A imagem da tragédia

Alfredo Rizzutti faria uma foto comovente, em uma igreja de Tubarão, cidade catarinense devastada por uma enchente colossal. Quando deixamos a sede do Jornal da Tarde, no entanto, não tínhamos a menor certeza de que conseguiríamos chegar ao palco da tragédia. Tubarão estava isolada.

Um avião bimotor, alugado, nos esperava na pista do Campo de Marte. Éramos três. Este narrador e seu colega Inajar de Souza, de texto; e o Alfredo com suas câmaras. Chegamos e embarcamos. O avião correu para a decolagem e… teve uma pane séria. Surgiu uma vibração forte, que chacoalhava sua estrutura e a nós passageiros.  Por sorte, ainda houve tempo de o comandante abortar a decolagem.

Algum tempo depois, embarcamos em outro bimotor, mas este não era um esquife voador, como, por chacota, chamávamos aviões velhos. Ao cabo de longa viagem, nos preparamos para o pouso em uma cidade próxima de Tubarão. A pista era de terra e estava molhada. Quando tocou o solo, o avião deu uma derrapada, mas o comandante conseguiu controlá-lo.

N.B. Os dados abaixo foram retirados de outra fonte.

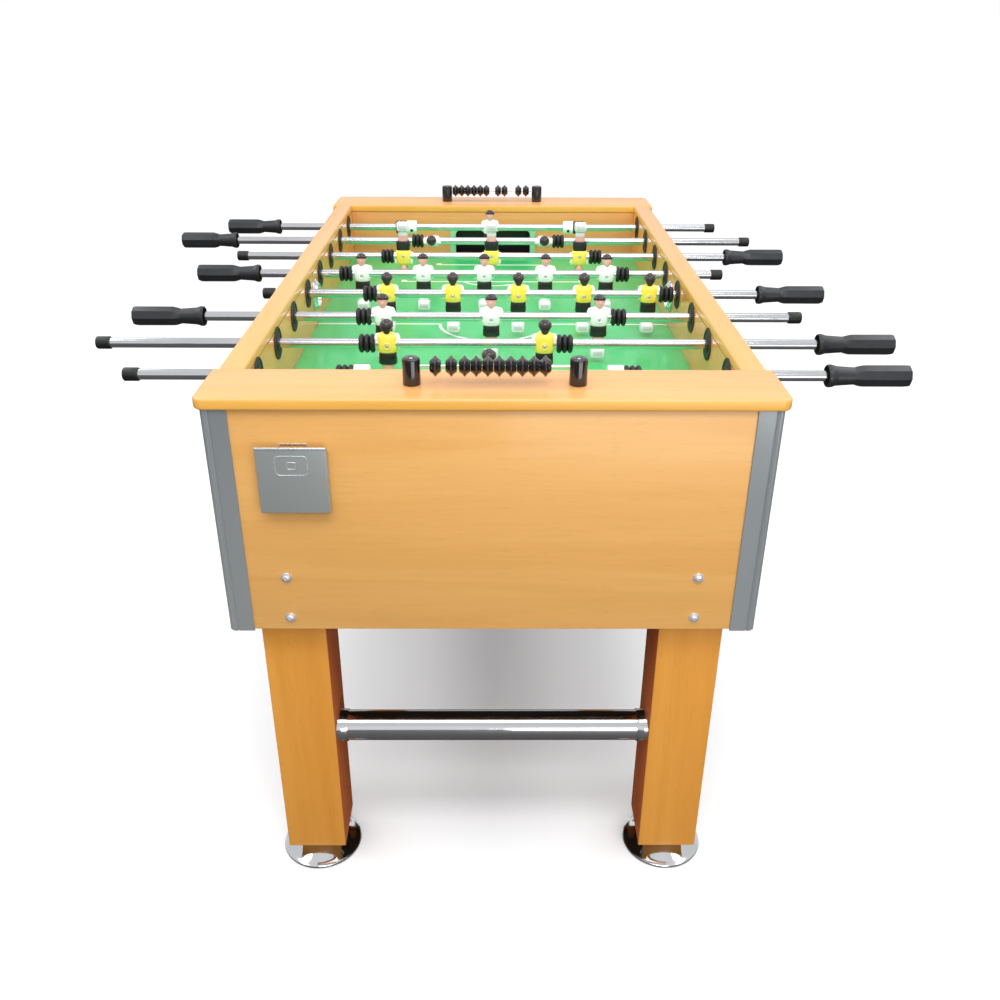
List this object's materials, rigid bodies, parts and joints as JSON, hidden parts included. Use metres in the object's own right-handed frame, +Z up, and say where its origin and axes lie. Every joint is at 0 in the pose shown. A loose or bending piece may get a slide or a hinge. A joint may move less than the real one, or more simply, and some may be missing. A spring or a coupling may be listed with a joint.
{
  "type": "foosball table",
  "caption": "Floor-standing table football game: wooden cabinet on square legs, green playing surface, steel rods with men and handles, bead scorers, goals and a hanging tray.",
  "frame": {"origin": "middle of the top face of the playing surface", "axes": "+Z up; +Y along the length, away from the end that carries the hanging tray; +X to the right of a person who stands at the tray end"},
  "size_m": [1.332, 1.3933, 0.895],
  "materials": {
    "beech_panel": "satin printed beech foil",
    "rail_wood": "satin beech foil with rounded edges",
    "leg_wood": "satin beech foil",
    "field_board": "printed green board with white lines",
    "goal_plastic": "satin",
    "chrome": "bright",
    "sheet_steel": "brushed",
    "black_plastic": "satin",
    "black_rubber": "matt",
    "yellow_team": "satin painted",
    "white_team": "satin painted",
    "steel_tube": "polished",
    "skin_paint": "satin painted",
    "black_paint": "satin painted",
    "zinc_bolt": "zinc plated"
  },
  "bodies": {
    "table": {"left_side_panel": "beech_panel", "left_side_rail": "rail_wood", "right_side_panel": "beech_panel", "right_side_rail": "rail_wood", "front_panel": "beech_panel", "front_rail": "rail_wood", "front_goal_wall": "beech_panel", "front_goal": "black_plastic", "rear_panel": "beech_panel", "rear_rail": "rail_wood", "rear_goal_wall": "beech_panel", "rear_goal": "black_plastic", "playfield": "field_board", "front_left_corner_guard": "chrome", "front_left_leg": "leg_wood", "front_right_corner_guard": "chrome", "front_right_leg": "leg_wood", "rear_left_corner_guard": "chrome", "rear_left_leg": "leg_wood", "rear_right_corner_guard": "chrome", "rear_right_leg": "leg_wood", "front_brace": "chrome", "front_scorer": "black_plastic", "rear_brace": "chrome", "rear_scorer": "black_plastic", "left_serve_cup": "chrome", "right_serve_cup": "chrome"},
    "yellow_goalie_slider": {"yellow_goalie_bumper": "black_rubber"},
    "yellow_goalie_spinner": {"yellow_goalie_rod": "yellow_team", "yellow_goalie_handle": "black_plastic"},
    "yellow_defence_slider": {"yellow_defence_bumper": "black_rubber"},
    "yellow_defence_spinner": {"yellow_defence_rod": "yellow_team", "yellow_defence_handle": "black_plastic"},
    "white_attack_slider": {"white_attack_bumper": "black_rubber"},
    "white_attack_spinner": {"white_attack_rod": "white_team", "white_attack_handle": "black_plastic"},
    "yellow_midfield_slider": {"yellow_midfield_bumper": "black_rubber"},
    "yellow_midfield_spinner": {"yellow_midfield_rod": "yellow_team", "yellow_midfield_handle": "black_plastic"},
    "white_midfield_slider": {"white_midfield_bumper": "black_rubber"},
    "white_midfield_spinner": {"white_midfield_rod": "white_team", "white_midfield_handle": "black_plastic"},
    "yellow_attack_slider": {"yellow_attack_bumper": "black_rubber"},
    "yellow_attack_spinner": {"yellow_attack_rod": "yellow_team", "yellow_attack_handle": "black_plastic"},
    "white_defence_slider": {"white_defence_bumper": "black_rubber"},
    "white_defence_spinner": {"white_defence_rod": "white_team", "white_defence_handle": "black_plastic"},
    "white_goalie_slider": {"white_goalie_bumper": "black_rubber"},
    "white_goalie_spinner": {"white_goalie_rod": "white_team", "white_goalie_handle": "black_plastic"},
    "front_score_bead_body": {"front_score_bead": "black_plastic"},
    "front_score_bead_stack_body": {"front_score_bead_stack": "black_plastic"},
    "rear_score_bead_stack_body": {"rear_score_bead_stack": "black_plastic"},
    "rear_score_bead_pairs_body": {"rear_score_bead_pairs": "black_plastic"},
    "tray": {"hanging_tray": "sheet_steel"},
    "front_left_foot": {"front_left_leveller": "chrome"},
    "front_right_foot": {"front_right_leveller": "chrome"},
    "rear_left_foot": {"rear_left_leveller": "chrome"},
    "rear_right_foot": {"rear_right_leveller": "chrome"}
  },
  "joints": [
    {"name": "yellow_goalie_slide", "type": "slide", "parent": "table", "child": "yellow_goalie_slider", "axis": [1, 0, 0], "range_m": [-0.106, 0.118]},
    {"name": "yellow_goalie_spin", "type": "hinge", "parent": "yellow_goalie_slider", "child": "yellow_goalie_spinner", "pos_m": [0, -0.504, 0.08], "axis": [1, 0, 0], "continuous": true},
    {"name": "yellow_defence_slide", "type": "slide", "parent": "table", "child": "yellow_defence_slider", "axis": [1, 0, 0], "range_m": [-0.126, 0.212]},
    {"name": "yellow_defence_spin", "type": "hinge", "parent": "yellow_defence_slider", "child": "yellow_defence_spinner", "pos_m": [0, -0.36, 0.08], "axis": [1, 0, 0], "continuous": true},
    {"name": "white_attack_slide", "type": "slide", "parent": "table", "child": "white_attack_slider", "axis": [1, 0, 0], "range_m": [-0.103, 0.109]},
    {"name": "white_attack_spin", "type": "hinge", "parent": "white_attack_slider", "child": "white_attack_spinner", "pos_m": [0, -0.216, 0.08], "axis": [1, 0, 0], "continuous": true},
    {"name": "yellow_midfield_slide", "type": "slide", "parent": "table", "child": "yellow_midfield_slider", "axis": [1, 0, 0], "range_m": [-0.0995, 0.0055]},
    {"name": "yellow_midfield_spin", "type": "hinge", "parent": "yellow_midfield_slider", "child": "yellow_midfield_spinner", "pos_m": [0, -0.072, 0.08], "axis": [1, 0, 0], "continuous": true},
    {"name": "white_midfield_slide", "type": "slide", "parent": "table", "child": "white_midfield_slider", "axis": [1, 0, 0], "range_m": [-0.0355, 0.0695]},
    {"name": "white_midfield_spin", "type": "hinge", "parent": "white_midfield_slider", "child": "white_midfield_spinner", "pos_m": [0, 0.072, 0.08], "axis": [1, 0, 0], "continuous": true},
    {"name": "yellow_attack_slide", "type": "slide", "parent": "table", "child": "yellow_attack_slider", "axis": [1, 0, 0], "range_m": [-0.103, 0.109]},
    {"name": "yellow_attack_spin", "type": "hinge", "parent": "yellow_attack_slider", "child": "yellow_attack_spinner", "pos_m": [0, 0.216, 0.08], "axis": [1, 0, 0], "continuous": true},
    {"name": "white_defence_slide", "type": "slide", "parent": "table", "child": "white_defence_slider", "axis": [1, 0, 0], "range_m": [-0.158, 0.18]},
    {"name": "white_defence_spin", "type": "hinge", "parent": "white_defence_slider", "child": "white_defence_spinner", "pos_m": [0, 0.36, 0.08], "axis": [1, 0, 0], "continuous": true},
    {"name": "white_goalie_slide", "type": "slide", "parent": "table", "child": "white_goalie_slider", "axis": [1, 0, 0], "range_m": [-0.105, 0.119]},
    {"name": "white_goalie_spin", "type": "hinge", "parent": "white_goalie_slider", "child": "white_goalie_spinner", "pos_m": [0, 0.504, 0.08], "axis": [1, 0, 0], "continuous": true},
    {"name": "front_score_bead_slide", "type": "slide", "parent": "table", "child": "front_score_bead_body", "axis": [1, 0, 0], "range_m": [-0.0115, 0.0025]},
    {"name": "front_score_bead_stack_slide", "type": "slide", "parent": "table", "child": "front_score_bead_stack_body", "axis": [1, 0, 0], "range_m": [-0.0025, 0.017]},
    {"name": "rear_score_bead_stack_slide", "type": "slide", "parent": "table", "child": "rear_score_bead_stack_body", "axis": [1, 0, 0], "range_m": [-0.0005, 0.006]},
    {"name": "rear_score_bead_pairs_slide", "type": "slide", "parent": "table", "child": "rear_score_bead_pairs_body", "axis": [1, 0, 0], "range_m": [-0.006, 0.006]},
    {"name": "tray_lift", "type": "slide", "parent": "table", "child": "tray", "axis": [0, 0, 1], "range_m": [0, 0.03]},
    {"name": "front_left_foot_screw", "type": "slide", "parent": "table", "child": "front_left_foot", "axis": [0, 0, -1], "range_m": [0, 0.015]},
    {"name": "front_right_foot_screw", "type": "slide", "parent": "table", "child": "front_right_foot", "axis": [0, 0, -1], "range_m": [0, 0.015]},
    {"name": "rear_left_foot_screw", "type": "slide", "parent": "table", "child": "rear_left_foot", "axis": [0, 0, -1], "range_m": [0, 0.015]},
    {"name": "rear_right_foot_screw", "type": "slide", "parent": "table", "child": "rear_right_foot", "axis": [0, 0, -1], "range_m": [0, 0.015]}
  ]
}
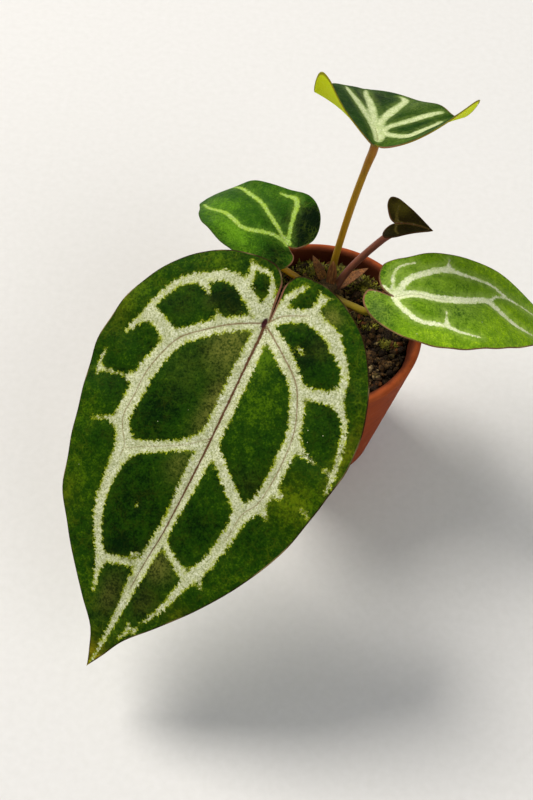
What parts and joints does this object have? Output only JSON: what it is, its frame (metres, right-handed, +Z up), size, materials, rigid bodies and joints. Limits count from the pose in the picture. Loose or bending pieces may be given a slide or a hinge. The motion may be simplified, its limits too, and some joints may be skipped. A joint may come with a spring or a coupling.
{
  "type": "potted anthurium hybrid",
  "caption": "Velvet-leaved anthurium with silver veins and heart-shaped blades on long stalks, growing in chunky potting mix in a small round clay pot.",
  "frame": {"origin": "centre of the pot's flat underside", "axes": "+Z up, along the pot's axis; the large front blade hangs towards -Y and -X"},
  "size_m": [0.2363, 0.2792, 0.2206],
  "materials": {
    "clay": "matte unglazed terracotta",
    "potting_mix": "rough bark and clay granules",
    "crown_bark": "fibrous, matte",
    "velvet_blade": "velvety leaf with silver veins",
    "young_blade": "soft bronze young leaf",
    "olive_stalk": "smooth, waxy green stem",
    "rosy_stalk": "smooth, waxy rosy stem",
    "dry_scale": "dry, papery"
  },
  "bodies": {
    "root": {"pot": "clay", "soil": "potting_mix", "crown": "crown_bark", "leaf_front": "velvet_blade", "leaf_right": "velvet_blade", "leaf_left": "velvet_blade", "leaf_back": "velvet_blade", "leaf_new": "young_blade", "stalk_front": "olive_stalk", "stalk_right": "olive_stalk", "stalk_left": "olive_stalk", "stalk_back": "olive_stalk", "stalk_new": "rosy_stalk", "scale_back": "dry_scale", "scale_left": "dry_scale", "scale_right": "dry_scale"}
  },
  "joints": []
}
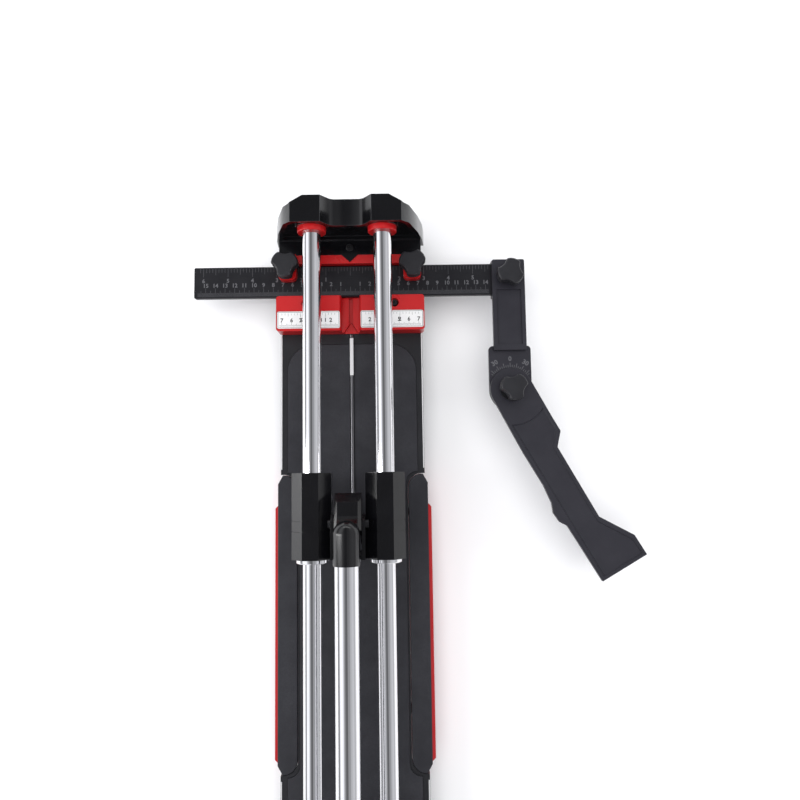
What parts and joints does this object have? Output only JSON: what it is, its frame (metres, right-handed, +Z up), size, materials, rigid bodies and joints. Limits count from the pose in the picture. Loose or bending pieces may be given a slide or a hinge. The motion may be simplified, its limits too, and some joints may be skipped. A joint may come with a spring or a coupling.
{
  "type": "manual tile cutter",
  "caption": "Long manual tile cutter: padded bed with side supports, twin guide rails, a lever carriage with scoring wheel and breaker foot, red fence, sliding ruler and angle arm.",
  "frame": {"origin": "middle of the centre foot's underside, on the floor below the middle of the two side supports", "axes": "+Z up, +Y along the rails from the user towards the fence, +X to the right across the bed"},
  "size_m": [0.4546, 0.8038, 0.1505],
  "materials": {
    "die_cast_black": "gloss black painted die casting, shallow facets with bright edges",
    "plate_black": "satin black powder coat",
    "mat_rubber": "dark grey rubber with a fine stipple",
    "foot_rubber": "black rubber",
    "chrome": "bright chrome plate on drawn tube",
    "steel": "turned steel",
    "dark_steel": "black oxide steel fasteners",
    "carbide": "ground hard metal",
    "red_plastic": "red moulded plastic, slight gloss",
    "red_paint": "red powder coat",
    "scale_white": "white scale with black ticks and figures",
    "ruler_black": "black anodised bar with engraved ticks",
    "arm_black": "satin black reinforced plastic",
    "knob_black": "dark grey moulded plastic",
    "grip_rubber": "black ribbed rubber"
  },
  "bodies": {
    "bed": {"base_plate": "plate_black", "left_bed_mat": "mat_rubber", "right_bed_mat": "mat_rubber", "breaker_bar": "steel", "left_beam": "plate_black", "right_beam": "plate_black", "crossmember": "plate_black", "centre_foot": "foot_rubber", "corner_feet": "foot_rubber", "foot_screws": "dark_steel", "rear_bracket": "die_cast_black", "front_bracket": "die_cast_black", "left_rail": "chrome", "right_rail": "chrome", "rail_screws": "dark_steel", "rear_rail_collars": "red_plastic", "front_rail_collars": "red_plastic", "bracket_screws": "dark_steel", "fence": "red_plastic", "left_scale_plate": "scale_white", "right_scale_plate": "scale_white", "button_screws": "dark_steel", "ruler_keeper": "red_plastic", "pointer": "die_cast_black"},
    "left_support": {"left_support_frame": "red_paint", "left_support_pad": "mat_rubber", "left_support_rods": "steel"},
    "right_support": {"right_support_frame": "red_paint", "right_support_pad": "mat_rubber", "right_support_rods": "steel"},
    "carriage": {"left_housing": "die_cast_black", "right_housing": "die_cast_black", "left_bushes": "arm_black", "right_bushes": "arm_black", "end_rings": "chrome", "carriage_bridge": "die_cast_black", "bridge_screws": "dark_steel", "pivot_pin": "steel", "bumper": "foot_rubber"},
    "lever": {"lever_hub": "die_cast_black", "socket_screw": "dark_steel", "handle_tube": "chrome", "handle_grip": "grip_rubber", "handle_cap": "grip_rubber", "wheel_holder": "plate_black", "holder_screw": "dark_steel", "wheel_axle": "steel", "foot_pin": "steel"},
    "wheel": {"scoring_wheel": "carbide"},
    "breaker": {"breaker_foot": "plate_black", "breaker_pads": "foot_rubber"},
    "ruler": {"ruler_bar": "ruler_black"},
    "arm": {"arm_link": "arm_black", "arm_keeper": "arm_black"},
    "blade": {"angle_blade": "arm_black", "pivot_washer": "dark_steel"},
    "left_knob": {"left_ruler_knob": "knob_black"},
    "right_knob": {"right_ruler_knob": "knob_black"},
    "arm_clamp": {"arm_knob": "knob_black"},
    "angle_clamp": {"angle_knob": "knob_black"}
  },
  "joints": [
    {"name": "left_support_slide", "type": "slide", "parent": "bed", "child": "left_support", "axis": [-1, 0, 0], "range_m": [0, 0.07]},
    {"name": "right_support_slide", "type": "slide", "parent": "bed", "child": "right_support", "axis": [1, 0, 0], "range_m": [0, 0.07]},
    {"name": "carriage_slide", "type": "slide", "parent": "bed", "child": "carriage", "axis": [0, 1, 0], "range_m": [-0.404, 0.185]},
    {"name": "handle_pivot", "type": "hinge", "parent": "carriage", "child": "lever", "pos_m": [0, 0.1025, 0.109], "axis": [-1, 0, 0], "range_deg": [0, 45]},
    {"name": "wheel_spin", "type": "hinge", "parent": "lever", "child": "wheel", "pos_m": [0, 0.118, 0.063], "axis": [1, 0, 0], "continuous": true},
    {"name": "breaker_pivot", "type": "hinge", "parent": "lever", "child": "breaker", "pos_m": [0, 0.0945, 0.071], "axis": [-1, 0, 0], "range_deg": [-45, 0]},
    {"name": "ruler_slide", "type": "slide", "parent": "bed", "child": "ruler", "axis": [1, 0, 0], "range_m": [-0.025, 0.08]},
    {"name": "arm_slide", "type": "slide", "parent": "ruler", "child": "arm", "axis": [1, 0, 0], "range_m": [-0.036, 0]},
    {"name": "blade_pivot", "type": "hinge", "parent": "arm", "child": "blade", "pos_m": [0.163, 0.232, 0.057], "axis": [0, 0, 1], "range_deg": [-31, 29]},
    {"name": "left_knob_turn", "type": "hinge", "parent": "bed", "child": "left_knob", "pos_m": [-0.064, 0.35884, 0.064], "axis": [0, 0, 1], "continuous": true},
    {"name": "right_knob_turn", "type": "hinge", "parent": "bed", "child": "right_knob", "pos_m": [0.064, 0.35884, 0.064], "axis": [0, 0, 1], "continuous": true},
    {"name": "arm_knob_turn", "type": "hinge", "parent": "arm", "child": "arm_clamp", "pos_m": [0.163, 0.349, 0.06], "axis": [0, 0, 1], "continuous": true},
    {"name": "angle_knob_turn", "type": "hinge", "parent": "arm", "child": "angle_clamp", "pos_m": [0.163, 0.232, 0.06], "axis": [0, 0, 1], "continuous": true}
  ],
  "couplings": [
    {"joint": "breaker_pivot", "follows": "handle_pivot", "ratio": -1}
  ]
}
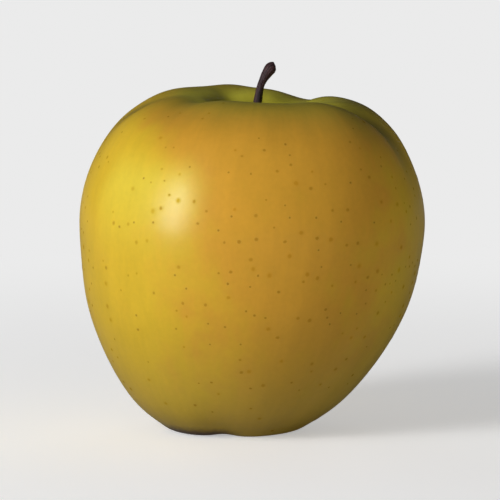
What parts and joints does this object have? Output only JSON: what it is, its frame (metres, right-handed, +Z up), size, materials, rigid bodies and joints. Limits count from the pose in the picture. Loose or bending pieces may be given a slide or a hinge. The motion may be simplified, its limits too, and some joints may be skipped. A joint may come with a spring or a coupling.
{
  "type": "apple",
  "caption": "Golden delicious apple: tall ribbed fruit tapering to a knobbed crown, with a leaning woody stalk in its hollow and a dried calyx in its basin.",
  "frame": {"origin": "on the table, under the middle of the fruit", "axes": "+Z up along the core towards the stalk; -Y towards the picture's camera; +X to the picture's right, the way the stalk leans"},
  "size_m": [0.0764, 0.0769, 0.0813],
  "materials": {
    "skin": "satin, waxy golden yellow skin with small brown lenticels",
    "wood": "dull, dark purple-brown bark",
    "dried_sepal": "dull, dry and papery"
  },
  "bodies": {
    "root": {"fruit": "skin", "stalk": "wood", "calyx": "dried_sepal"}
  },
  "joints": []
}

Prosaica dúvida nos acometia. Como chegar à cidade inundada? A pista onde estávamos servia de apoio para pessoal de socorro, entre eles equipes de helicópteros da FAB. Fomos a elas, explicamos a situação, e conseguimos uma carona. Era um helicóptero grande, viajava-se em pé.

Uma vez em Tubarão, começamos a levantar dados, o que não era, sem contar a dificuldade de andar na lama e em escombros, tão difícil. O resultado da catástrofe estava à nossa frente, onde quer que fôssemos. Um boi pendurado nos galhos de uma árvore. Havia ido parar pelas águas da enchente. Quando elas baixaram, sobrou o animal lá em cima.

Alfredo Rizzutti se vê diante de uma igreja. Entra. Há um grupo de flagelados. Percebe o choro de um bebê, e se surpreende ao ver de onde vem. O bebê foi deixado na pia batismal. Alfredo faz as fotos, e se angustia; tem medo de que o bebê caia de lá. Começa a andar pela igreja, e vê uma mulher entrar e caminhar para a pia batismal. Certamente a mãe da criança.

O Jornal da Tarde abriu a foto na primeira página. A imagem foi reproduzida, e colada em postes de cidades de Santa Catarina, com pedido de ajuda humanitária. Roupas, alimento, remédios. O que salvou os jornalistas (Ricardo Kotscho e Claudinê Petroli cobriram pelo Estadão) foi que a energia elétrica não foi afetada. Assim, pudemos mandar nossos textos pelo telex, e as fotos por telefotos.

A enchente de Tubarão deixou um número de mortos nunca estabelecido. Falava-se em mais de cem. Ocorreu em há quarenta e cinco anos, em 1974.